M. Francis Delattre . - Les conjoncturistes avaient annoncé la récession.

Mme Nicole Bricq, rapporteure générale . - Sur la trajectoire, il est néanmoins permis de penser qu'on retrouvera progressivement en 2013 une croissance trimestrielle de 0,5 %, qui nous ferait nous rapprocher des 2 % par an - voilà pourquoi nous retenons cette hypothèse conventionnelle de 2 % à compter de 2014. Quant à la période de la programmation, si j'y insiste, c'est parce le Gouvernement a beaucoup augmenté les impôts en 2011 et 2012 !

M. Vincent Delahaye . - Les impôts établis en 2011 rapporteront encore en 2013.

Mme Nicole Bricq, rapporteure générale . - La Commission européenne ne nous demande pas de parler de 2011, mais bien de dire les mesures que nous allons prendre : ne nous trompons pas de période. Surtout, faire porter, à compter de 2013, 80 % de l'effort sur les dépenses me paraît un pari irréaliste. Je préfère la trajectoire, qui rejoint celle proposée par François Hollande, reposant pour 40 milliards d'euros sur les recettes, et pour 50 milliards sur les dépenses Cette hypothèse est déjà difficile puisqu'elle repose sur une hypothèse d'augmentation de 1 % des dépenses alors que la tendance spontanée est de 2 %.

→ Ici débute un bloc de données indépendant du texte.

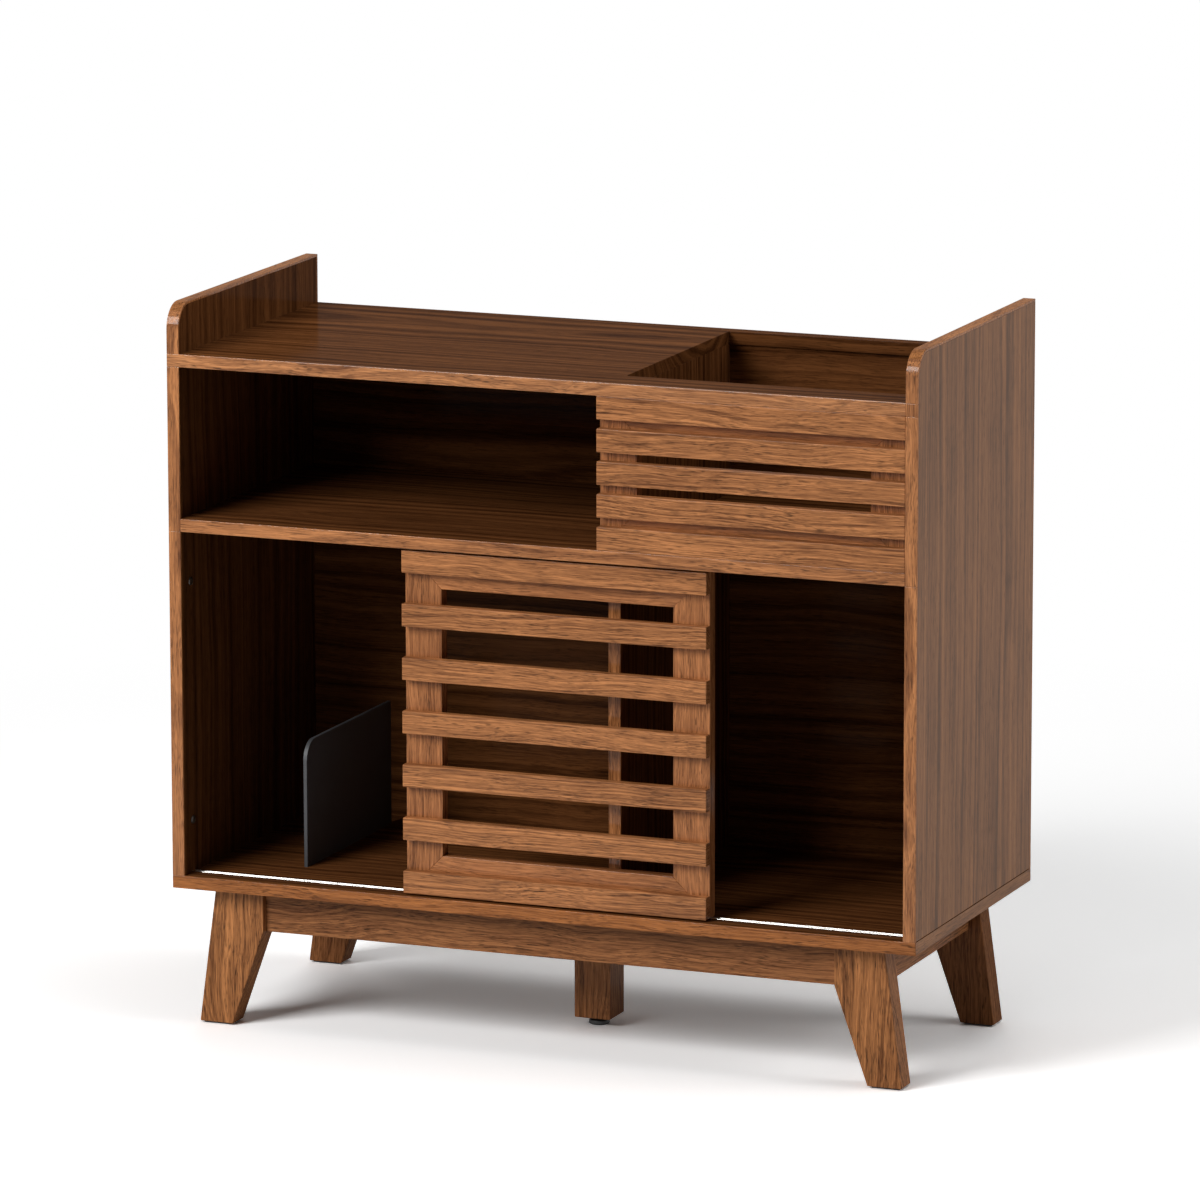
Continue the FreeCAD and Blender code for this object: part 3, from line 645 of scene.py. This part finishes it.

Quant au détail des efforts, il sera défini précisément par le Premier ministre dans une loi de finances rectificative et dans la loi de finances pour 2013 - la marche de 2013, qui est très haute, fait, elle, partie des engagements de la France. Enfin, si j'insiste autant sur la période, c'est dans un souci de clarté vis-à-vis du Parlement et des électeurs.

M. François Patriat . - Quels chiffres pouvez-vous nous donner sur les prélèvements obligatoires ?

Mme Nicole Bricq, rapporteure générale . - Dans mon scénario, le taux de prélèvements obligatoires s'élèverait en 2017 à 46,7% au lieu de 45,8 % dans la programmation du Gouvernement.

Mme Michèle André, présidente. - Acte est donné à notre rapporteure générale de sa communication. Nous sommes convenus d'en autoriser la publication sous la forme d'un rapport d'information auquel seront annexées les opinions des groupes qui en ont exprimé le souhait UMP, UCR, non-inscrits, d'une part, CRC, de l'autre.